8 comments on “AP: Traditional Anglicans want to join Catholic Church

  1. the roman says:

    I’ve seen this story before but still can’t figure out who in the 77 million member AC would care or be hurt by anything the 400k TAC would do? If there were such a thing as Foundational Truths plate tectonics everyone knows Canterbury and Rome are spreading apart anyway due to the riftline caused by some of it’s (the AC’s) members. IMHO it’s not likely TAC’s intentions could alter that fact.

  2. desertpadre says:

    I have an idea that the AP has misinterpretted “conservative Anglicans”. I know that some of the groups which left TEC at the time of the 1979 BCP and the ordination of women, such as The Anglican Church in America — which uses the Anglican rite but is not part of the Anglican Communion — is pursuing a uniat relationship with Rome. I suspect that it is this sort of thing which is being talked about and the AP doesn’t undstand.
    desertpadre

  3. The young fogey says:

    What the roman and desertpadre said. The mainstream media don’t know and don’t care about the differences. The spanners in the works here are nothing to do with the Anglican Communion because TAC isn’t in it. At least not directly. The issues are orders got from the Anglicans (invalid in Rome’s eyes and the Dutch touch in this context doesn’t count), the practice got from the Anglicans of clerical marriage after ordination, married bishops and Archbishop Hepworth’s situation as a former RC priest who is now married (he said he’d step down for union with Rome’ sake). My understanding is there are no doctrinal differences and TAC is willing to negotiate on/drop the disciplinary differences. That leaves the matter of whether TAC has a following big enough to justify having some kind of special administration for them in the Roman Church.

    Liberal RCs don’t like Anglo-Catholics. But Pope Benedict probably has the ACs’ back; he must in order for this to work.

    [url=http://home.comcast.net/~acbfp/index.html]High-church libertarian curmudgeon[/url]

  4. The young fogey says:

    P.S. RC national parishes, a special canonical arrangement for minority groups, are the way of the future for much of Anglo-Catholicism, certainly in England where ACs are Anglo-Papalists.

  5. desertpadre says:

    yf #3, my source is the Canon to the Ordinary of one of ACA’s dioceses, and he claims that they have some sort of special relationship with the Pope, dating from before he became Pope.
    desertpadre

  6. Rotomagensis says:

    Here we go again !

    We have another bit of “news” blurb from the Associated Press about the TAC and Rome. Rome (at least the CDF or the Pope – the only ones the TAC hierarchy would listen to) hasn’t said anything. Nor has the TAC Archbishop.

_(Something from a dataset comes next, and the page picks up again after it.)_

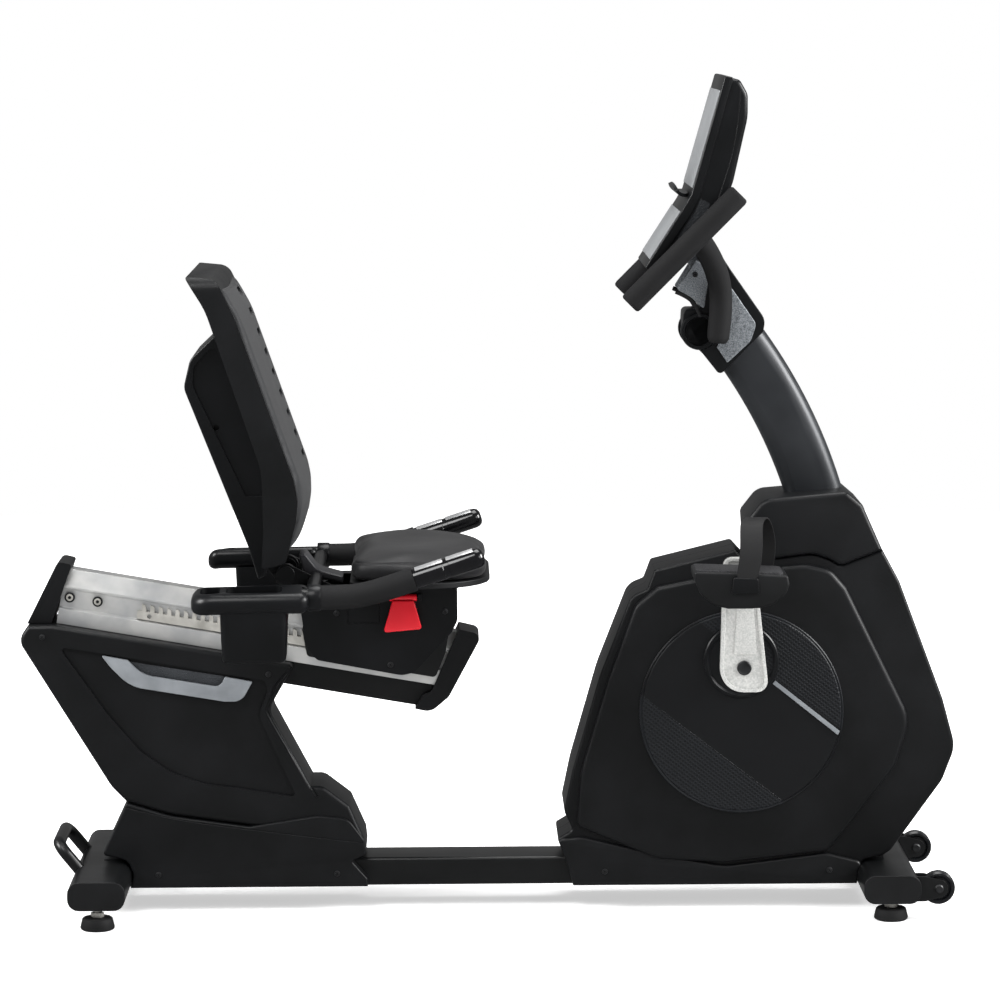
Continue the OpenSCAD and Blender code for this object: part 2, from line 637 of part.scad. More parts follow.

Now we have that dreadful Msgr Marc Langham, in charge of Anglican relations at the Vatican’s Pontifical Council for Christian Unity, saying that Cardinal Levada’s letter was a “standard Vatican holding letter”.

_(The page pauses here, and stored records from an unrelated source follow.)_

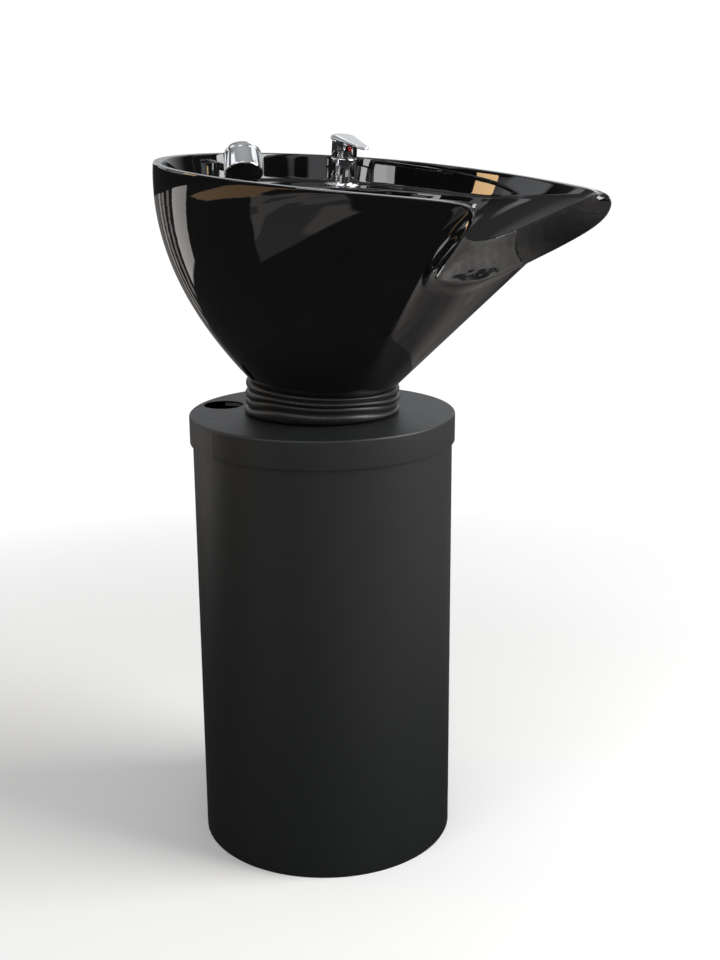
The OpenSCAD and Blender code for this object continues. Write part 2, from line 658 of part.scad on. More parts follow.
module shower_hose() {
    color([0.6, 0.6, 0.62]) on_basin() tube(SHOWER_ROUTE, shower_hose_r);
}
module hot_hose_upper() {
    color([0.65, 0.65, 0.67]) on_basin() tube(HOT_UPPER, hose_r);
}
module cold_hose_upper() {
    color([0.65, 0.65, 0.67]) on_basin() tube(COLD_UPPER, hose_r);
}
module hot_hose_lower() {
    color([0.65, 0.65, 0.67]) translate([0, 0, pivot_z]) tube(HOT_LOWER, hose_r);
}
module cold_hose_lower() {
    color([0.65, 0.65, 0.67]) translate([0, 0, pivot_z]) tube(COLD_LOWER, hose_r);
}
module hose_nuts() {
    nut_h = 18;
    color([0.75, 0.7, 0.5]) for (end = [HOT_LOWER[len(HOT_LOWER) - 1], COLD_LOWER[len(COLD_LOWER) - 1]])
        translate([end[0], end[1], pivot_z + end[2] - nut_h - 1]) difference() {
            hex(24, 0, nut_h);
            translate([0, 0, -1]) cylinder(r = 9.5, h = 13);
        }
}

pedestal_drum();
pedestal_lid();
lid_screws();
base_plate();
frame_posts();
top_plate();
tilt_bracket();
bracket_bolts();
hinge_bolts();
hinge_nuts();
friction_washers();
tilt_cradle();
cradle_gasket();
basin_bolts();
basin_nuts();
sleeve();
basin();
neck_cushion();
waste_flange();
waste_washer();
waste_nut();
waste_tail();
tail_nut();
waste_hose();
hair_strainer();
mixer_base_ring();
mixer_body();
mixer_cartridge();
mixer_spindle();
mixer_handle();
index_dot();
mixer_washer();
mixer_locknut();
shower_gland();
gland_washer();
gland_nut();
shower_cone();
hand_shower();
spray_face();
shower_hose();
hot_hose_upper();
cold_hose_upper();
hot_hose_lower();
cold_hose_lower();
hose_nuts();
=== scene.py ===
"""Looks of a hair-washing basin on a drum pedestal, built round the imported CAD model.

Metres, +Z up, +X towards the neck notch and +Y towards the mixer. The basin and all that it
carries lie in a frame of their own, tilted forward about the hinge line; `Tilted` turns
points from that frame into the row frame.
"""

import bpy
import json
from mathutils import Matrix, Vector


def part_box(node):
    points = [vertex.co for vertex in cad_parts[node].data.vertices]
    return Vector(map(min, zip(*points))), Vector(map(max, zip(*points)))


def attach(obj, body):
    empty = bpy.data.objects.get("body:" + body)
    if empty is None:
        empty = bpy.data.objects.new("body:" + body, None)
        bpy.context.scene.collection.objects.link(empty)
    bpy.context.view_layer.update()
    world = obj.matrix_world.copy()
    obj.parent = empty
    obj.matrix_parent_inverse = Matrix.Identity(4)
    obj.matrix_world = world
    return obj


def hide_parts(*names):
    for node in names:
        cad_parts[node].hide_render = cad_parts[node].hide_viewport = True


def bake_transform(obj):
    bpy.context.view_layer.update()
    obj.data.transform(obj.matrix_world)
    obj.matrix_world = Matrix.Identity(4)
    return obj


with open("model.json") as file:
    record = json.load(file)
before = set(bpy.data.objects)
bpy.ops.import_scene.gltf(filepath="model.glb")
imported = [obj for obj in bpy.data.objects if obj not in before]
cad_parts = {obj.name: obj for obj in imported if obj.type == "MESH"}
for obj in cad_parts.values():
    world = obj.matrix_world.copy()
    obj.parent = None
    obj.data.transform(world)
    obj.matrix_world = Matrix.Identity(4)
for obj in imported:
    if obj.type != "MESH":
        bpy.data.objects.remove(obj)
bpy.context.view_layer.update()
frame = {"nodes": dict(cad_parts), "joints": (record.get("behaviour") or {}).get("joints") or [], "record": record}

import json
import logging
import math
from collections.abc import Sequence
from dataclasses import dataclass, field, replace
from enum import Enum

import bmesh
import bpy
import numpy as np
from mathutils import Matrix, Vector
from numpy.typing import NDArray

Array = NDArray[np.float64]
log = logging.getLogger("basin")

MM = 0.001
TAU = 2 * math.pi
DOUBLES = 1e-6  # vertices closer than this are one
MIXER_TURN = math.radians(-28)  # the lever's bearing at rest
HEAD_TURN = math.radians(-40)  # the hand shower's bearing in its gland
HEAD_AT = (30 * MM, 0, 34 * MM)  # the barrel's middle from the stem's seat on the ledge
HEAD_DIP = math.radians(138)  # how far the spray face leans from straight up


class Body(str, Enum):
    """The bodies that pieces ride on."""

    PEDESTAL = "pedestal"
    BASIN = "basin"
    SPINDLE = "mixer_spindle"
    HANDLE = "mixer_handle"
    CONE = "shower_cone"
    SHOWER = "hand_shower"
    STRAINER = "hair_strainer"


def joint(name: str) -> dict:
    """Returns the record's joint of that name."""
    return next(j for j in frame["joints"] if j["name"] == name)


# ---------------------------------------------------------------- shader maths


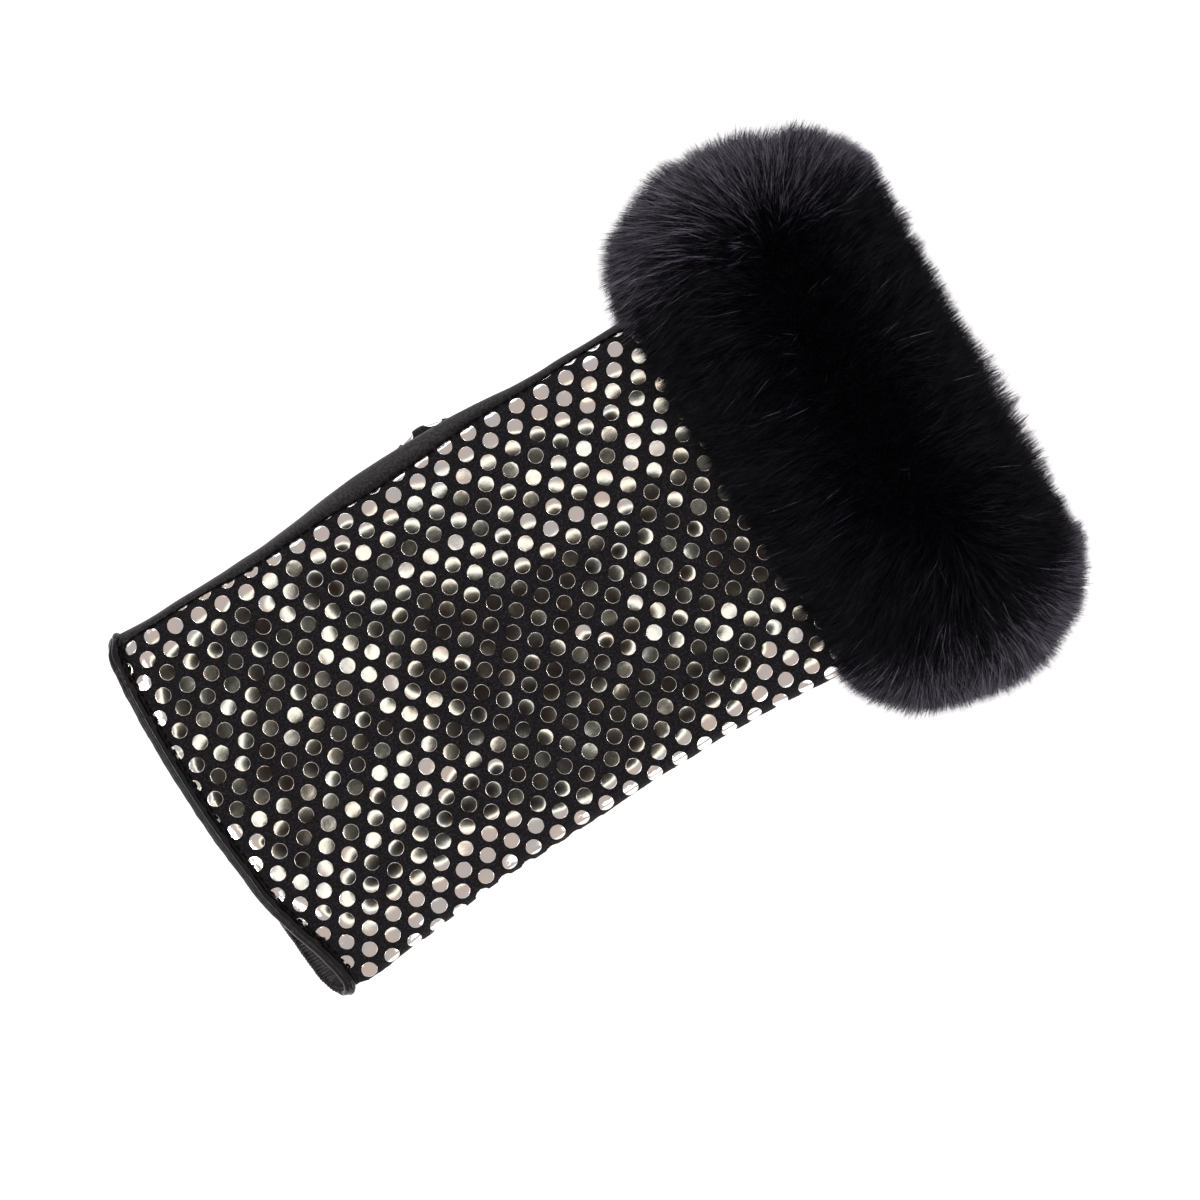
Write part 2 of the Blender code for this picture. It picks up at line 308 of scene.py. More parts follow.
def blend(table, i, j, a, b):
    """Value between four entries of a table."""
    low = table[i, j] * (1 - a) + table[i + 1, j] * a
    return low * (1 - b) + (table[i, j + 1] * (1 - a) + table[i + 1, j + 1] * a) * b


def smooth_noise(x, y, scale, seed):
    """Smooth random values from -1 to 1 over a plane, with bumps about this far apart."""
    size = 128
    grid = np.random.default_rng(seed).uniform(-1, 1, (size, size))
    u, v = np.asarray(x) / scale + 31.4, np.asarray(y) / scale + 57.9
    i, j = np.floor(u).astype(int), np.floor(v).astype(int)
    a, b = u - i, v - j
    a, b = a * a * (3 - 2 * a), b * b * (3 - 2 * b)
    low = grid[i % size, j % size] * (1 - a) + grid[(i + 1) % size, j % size] * a
    high = grid[i % size, (j + 1) % size] * (1 - a) + grid[(i + 1) % size, (j + 1) % size] * a
    return low * (1 - b) + high * b


# The dotted cloth, unrolled: X along the glove and W round it, 0 on the back above Y = 0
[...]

    So it’s individual conversions! Ooh! Why didn’t they tell us before?

    Nothing to report. Let’s move on.

  7. The young fogey says:

    Well, technically, because of Anglican-derived orders, it would be individual conversions and ordinations anew as well, which I think TAC has signed off on. The question again is, is TAC big enough for Rome to set up a structure for them within the Roman Rite, which would for all intents be corporate reunion but technically not (like when the Caldey Benedictines and the Graymoor Anglo-Papalist Franciscans made their submissions to Rome 100 years ago).

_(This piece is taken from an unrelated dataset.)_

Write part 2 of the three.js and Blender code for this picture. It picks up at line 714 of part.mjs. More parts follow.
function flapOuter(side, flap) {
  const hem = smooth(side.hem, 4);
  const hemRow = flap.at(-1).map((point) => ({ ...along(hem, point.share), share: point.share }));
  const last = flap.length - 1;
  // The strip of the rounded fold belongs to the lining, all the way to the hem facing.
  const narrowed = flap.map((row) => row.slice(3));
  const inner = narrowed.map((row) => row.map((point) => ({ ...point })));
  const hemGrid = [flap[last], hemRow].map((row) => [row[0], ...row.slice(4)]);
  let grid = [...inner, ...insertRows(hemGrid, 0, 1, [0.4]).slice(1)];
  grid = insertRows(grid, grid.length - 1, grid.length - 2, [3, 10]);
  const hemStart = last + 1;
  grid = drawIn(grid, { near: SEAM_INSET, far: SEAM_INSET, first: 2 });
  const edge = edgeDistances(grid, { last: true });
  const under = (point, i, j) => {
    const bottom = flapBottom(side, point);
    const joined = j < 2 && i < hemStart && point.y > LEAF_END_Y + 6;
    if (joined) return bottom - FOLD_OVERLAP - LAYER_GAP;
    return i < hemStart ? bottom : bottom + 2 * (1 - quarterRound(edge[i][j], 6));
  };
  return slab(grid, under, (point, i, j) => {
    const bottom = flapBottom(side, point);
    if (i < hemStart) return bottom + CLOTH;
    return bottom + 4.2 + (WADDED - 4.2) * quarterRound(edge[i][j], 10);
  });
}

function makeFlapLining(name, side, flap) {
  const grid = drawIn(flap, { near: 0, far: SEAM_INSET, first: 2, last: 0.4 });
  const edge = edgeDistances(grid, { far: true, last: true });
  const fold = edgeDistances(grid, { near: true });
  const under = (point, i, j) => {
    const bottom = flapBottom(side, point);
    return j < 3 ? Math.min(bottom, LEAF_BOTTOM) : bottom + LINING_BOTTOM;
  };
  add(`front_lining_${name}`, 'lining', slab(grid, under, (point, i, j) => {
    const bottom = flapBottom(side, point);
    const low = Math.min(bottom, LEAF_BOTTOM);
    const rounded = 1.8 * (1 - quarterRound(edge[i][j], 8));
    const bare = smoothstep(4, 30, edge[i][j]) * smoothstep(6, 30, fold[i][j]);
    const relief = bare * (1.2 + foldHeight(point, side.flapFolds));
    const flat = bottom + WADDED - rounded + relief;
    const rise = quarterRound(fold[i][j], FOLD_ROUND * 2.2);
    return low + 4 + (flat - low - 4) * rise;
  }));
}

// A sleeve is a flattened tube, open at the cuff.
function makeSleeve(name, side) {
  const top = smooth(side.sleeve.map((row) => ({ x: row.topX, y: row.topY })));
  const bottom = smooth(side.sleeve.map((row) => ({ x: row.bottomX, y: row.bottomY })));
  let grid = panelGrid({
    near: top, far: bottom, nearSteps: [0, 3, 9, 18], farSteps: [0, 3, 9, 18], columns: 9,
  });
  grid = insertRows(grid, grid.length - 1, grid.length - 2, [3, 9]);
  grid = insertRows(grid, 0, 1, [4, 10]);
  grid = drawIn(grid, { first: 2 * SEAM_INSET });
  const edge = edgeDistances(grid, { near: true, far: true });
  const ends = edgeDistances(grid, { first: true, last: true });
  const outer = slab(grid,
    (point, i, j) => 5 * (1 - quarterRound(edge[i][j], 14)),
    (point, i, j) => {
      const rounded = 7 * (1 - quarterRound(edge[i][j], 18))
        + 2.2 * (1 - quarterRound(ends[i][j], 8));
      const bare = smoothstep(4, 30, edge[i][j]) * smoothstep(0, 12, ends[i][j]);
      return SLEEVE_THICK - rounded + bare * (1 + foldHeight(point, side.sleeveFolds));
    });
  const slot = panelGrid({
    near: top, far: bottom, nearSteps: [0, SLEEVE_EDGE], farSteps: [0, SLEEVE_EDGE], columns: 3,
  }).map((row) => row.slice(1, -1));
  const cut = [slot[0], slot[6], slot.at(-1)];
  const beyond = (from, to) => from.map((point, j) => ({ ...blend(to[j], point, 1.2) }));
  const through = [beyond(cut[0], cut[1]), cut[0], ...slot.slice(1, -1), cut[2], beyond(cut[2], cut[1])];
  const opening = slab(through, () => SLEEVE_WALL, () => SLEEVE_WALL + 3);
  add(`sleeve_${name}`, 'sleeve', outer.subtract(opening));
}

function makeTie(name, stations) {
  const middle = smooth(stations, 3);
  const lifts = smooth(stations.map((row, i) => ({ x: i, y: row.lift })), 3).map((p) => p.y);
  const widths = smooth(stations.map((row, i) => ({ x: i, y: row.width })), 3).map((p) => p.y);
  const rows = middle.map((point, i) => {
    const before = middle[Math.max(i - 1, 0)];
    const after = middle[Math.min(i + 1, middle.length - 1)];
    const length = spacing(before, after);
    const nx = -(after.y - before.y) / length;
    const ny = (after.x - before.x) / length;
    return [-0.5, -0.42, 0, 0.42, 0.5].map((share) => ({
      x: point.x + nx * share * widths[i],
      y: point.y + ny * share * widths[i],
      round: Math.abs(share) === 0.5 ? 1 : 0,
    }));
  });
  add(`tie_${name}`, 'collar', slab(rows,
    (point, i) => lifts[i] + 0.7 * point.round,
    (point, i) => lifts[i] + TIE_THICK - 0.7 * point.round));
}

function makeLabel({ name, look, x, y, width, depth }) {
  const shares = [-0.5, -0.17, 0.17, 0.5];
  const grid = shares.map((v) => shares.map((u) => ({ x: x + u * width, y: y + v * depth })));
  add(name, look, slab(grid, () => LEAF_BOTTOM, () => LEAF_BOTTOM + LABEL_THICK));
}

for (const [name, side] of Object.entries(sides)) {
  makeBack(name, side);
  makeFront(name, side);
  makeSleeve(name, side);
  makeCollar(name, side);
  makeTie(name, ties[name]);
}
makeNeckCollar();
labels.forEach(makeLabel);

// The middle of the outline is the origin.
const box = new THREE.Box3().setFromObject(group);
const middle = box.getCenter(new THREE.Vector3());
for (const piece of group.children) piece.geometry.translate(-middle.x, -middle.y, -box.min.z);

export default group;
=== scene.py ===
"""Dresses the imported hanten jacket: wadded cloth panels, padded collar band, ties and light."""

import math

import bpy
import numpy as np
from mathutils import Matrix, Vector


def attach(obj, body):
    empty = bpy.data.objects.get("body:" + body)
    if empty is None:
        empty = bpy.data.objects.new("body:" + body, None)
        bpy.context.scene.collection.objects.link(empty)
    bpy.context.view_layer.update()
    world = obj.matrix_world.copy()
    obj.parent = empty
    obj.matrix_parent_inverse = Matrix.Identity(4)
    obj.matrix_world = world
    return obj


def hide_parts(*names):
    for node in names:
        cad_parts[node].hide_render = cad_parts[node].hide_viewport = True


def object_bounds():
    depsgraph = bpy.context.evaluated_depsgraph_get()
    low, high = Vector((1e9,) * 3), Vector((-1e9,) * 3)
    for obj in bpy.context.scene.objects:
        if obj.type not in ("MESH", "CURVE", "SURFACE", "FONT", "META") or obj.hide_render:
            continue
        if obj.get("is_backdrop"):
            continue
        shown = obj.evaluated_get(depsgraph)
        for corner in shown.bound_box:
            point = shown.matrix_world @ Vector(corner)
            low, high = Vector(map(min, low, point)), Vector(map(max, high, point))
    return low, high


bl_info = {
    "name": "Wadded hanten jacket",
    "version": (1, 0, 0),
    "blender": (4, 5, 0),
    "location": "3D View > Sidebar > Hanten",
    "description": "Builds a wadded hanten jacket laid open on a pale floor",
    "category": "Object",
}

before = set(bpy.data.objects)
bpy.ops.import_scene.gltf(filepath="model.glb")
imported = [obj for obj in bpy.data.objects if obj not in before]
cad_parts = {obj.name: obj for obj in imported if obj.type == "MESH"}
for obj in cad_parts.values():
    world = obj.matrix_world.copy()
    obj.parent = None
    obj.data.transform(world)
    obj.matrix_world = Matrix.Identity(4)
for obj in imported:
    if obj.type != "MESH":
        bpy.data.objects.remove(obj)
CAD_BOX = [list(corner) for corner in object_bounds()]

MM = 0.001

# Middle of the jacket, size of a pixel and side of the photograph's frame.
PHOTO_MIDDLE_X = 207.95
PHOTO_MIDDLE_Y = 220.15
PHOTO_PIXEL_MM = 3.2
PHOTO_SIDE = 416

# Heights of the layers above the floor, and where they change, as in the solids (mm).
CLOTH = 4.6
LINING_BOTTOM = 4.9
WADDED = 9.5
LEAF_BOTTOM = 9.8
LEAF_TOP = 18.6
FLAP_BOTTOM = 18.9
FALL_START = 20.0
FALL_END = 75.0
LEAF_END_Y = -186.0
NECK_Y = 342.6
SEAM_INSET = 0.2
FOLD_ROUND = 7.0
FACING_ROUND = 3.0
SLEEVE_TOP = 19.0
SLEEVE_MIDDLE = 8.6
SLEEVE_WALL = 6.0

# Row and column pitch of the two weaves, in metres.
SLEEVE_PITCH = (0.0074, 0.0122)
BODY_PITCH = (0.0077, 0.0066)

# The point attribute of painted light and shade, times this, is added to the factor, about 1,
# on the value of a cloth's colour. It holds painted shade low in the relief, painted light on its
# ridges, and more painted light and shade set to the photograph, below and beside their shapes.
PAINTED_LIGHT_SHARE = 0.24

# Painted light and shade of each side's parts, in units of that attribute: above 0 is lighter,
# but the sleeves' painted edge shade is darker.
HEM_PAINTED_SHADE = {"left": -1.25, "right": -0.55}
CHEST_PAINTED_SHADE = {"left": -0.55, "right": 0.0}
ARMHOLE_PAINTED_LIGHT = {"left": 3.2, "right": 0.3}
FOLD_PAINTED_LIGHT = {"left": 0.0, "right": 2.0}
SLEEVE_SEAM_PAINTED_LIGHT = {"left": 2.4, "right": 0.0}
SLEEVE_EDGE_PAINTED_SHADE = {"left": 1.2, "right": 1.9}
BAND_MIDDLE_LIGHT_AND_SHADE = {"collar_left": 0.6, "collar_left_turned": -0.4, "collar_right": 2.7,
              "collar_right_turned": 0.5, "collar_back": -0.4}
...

    Again I think, once their clergy were vetted and ordained by Rome, the solution would be the same as would be for actual ex-Anglicans such as English Anglo-Papalist clergy and congregations coming aboard: RC national parishes like the Polish, Italian, Slovak etc. ones in the US overlapping the [i]de facto[/i] Irish geographical default RC parishes. (That’s right: national parishes for groups of Englishmen… in England. Funny old world.)

    [url=http://home.comcast.net/~acbfp/index.html]High-church libertarian curmudgeon[/url]

  8. Rotomagensis says:

    Another reflection:

    Some Australian journalist, it would seem, has been telephoning potential sources of information in Rome. In reality, he doesn’t have enough for a story, so he wrote an article that is 95% spin. It’s not the same journalist as before. This one works for the AP and not the Record. But, they are both Australians…

    The first of his two sources is Monsignor Mark Langham, former Administrator of Westminster Cathedral and since last summer in charge of Anglican relations at the Vatican’s Pontifical Council for Christian Unity, under Cardinal Kasper. His second source is a one-liner from Fr. Lombardi, in charge of Vatican news releases.

    Msgr Langham is loyal to Cardinal Kasper’s line and is very friendly with various Anglican personalities in England.

    Fr. Lombardi’s one-liner was more to the point. There is nothing to report other than the fact that the TAC and Rome had been in dialogue for several years, and the talks were continuing. That could mean everything or nothing.

    Msgr Langham minimises the importance of the letter from Cardinal Levada, calling it a standard Vatican holding letter. For him, the TAC is a somewhat murky outfit to be treated with courtesy but turned down at the right moment, or kept waiting to the point of exhaustion. I do not know Msgr Langham, but scraps of information on the Internet leave me with the vague impression that he is a middle-of-the-road conservative out of the English College mould or similar. His attitude about “extra-mural” Anglicans might be attributed to simple English snottiness and snobbery. But the fact remains that Rome remains silent.

    My big question is : Why these flurries of rumours in late January, mid-February and today? Is someone trying to provoke a response? Why the coincidence of this hubbub at precisely the time when the excommunications were lifted from the SSPX bishops and when there was that awful scandal caused by their English bishop? The liberal and anticlerical “Catholic” press in one country was trying to link the TAC together with the SSPX to find an anti-Vatican II plot! Frankly, I see no link other than coincidence.

    At the risk of writing spin myself, I will leave off with this subject and return to more healthy Lenten thoughts.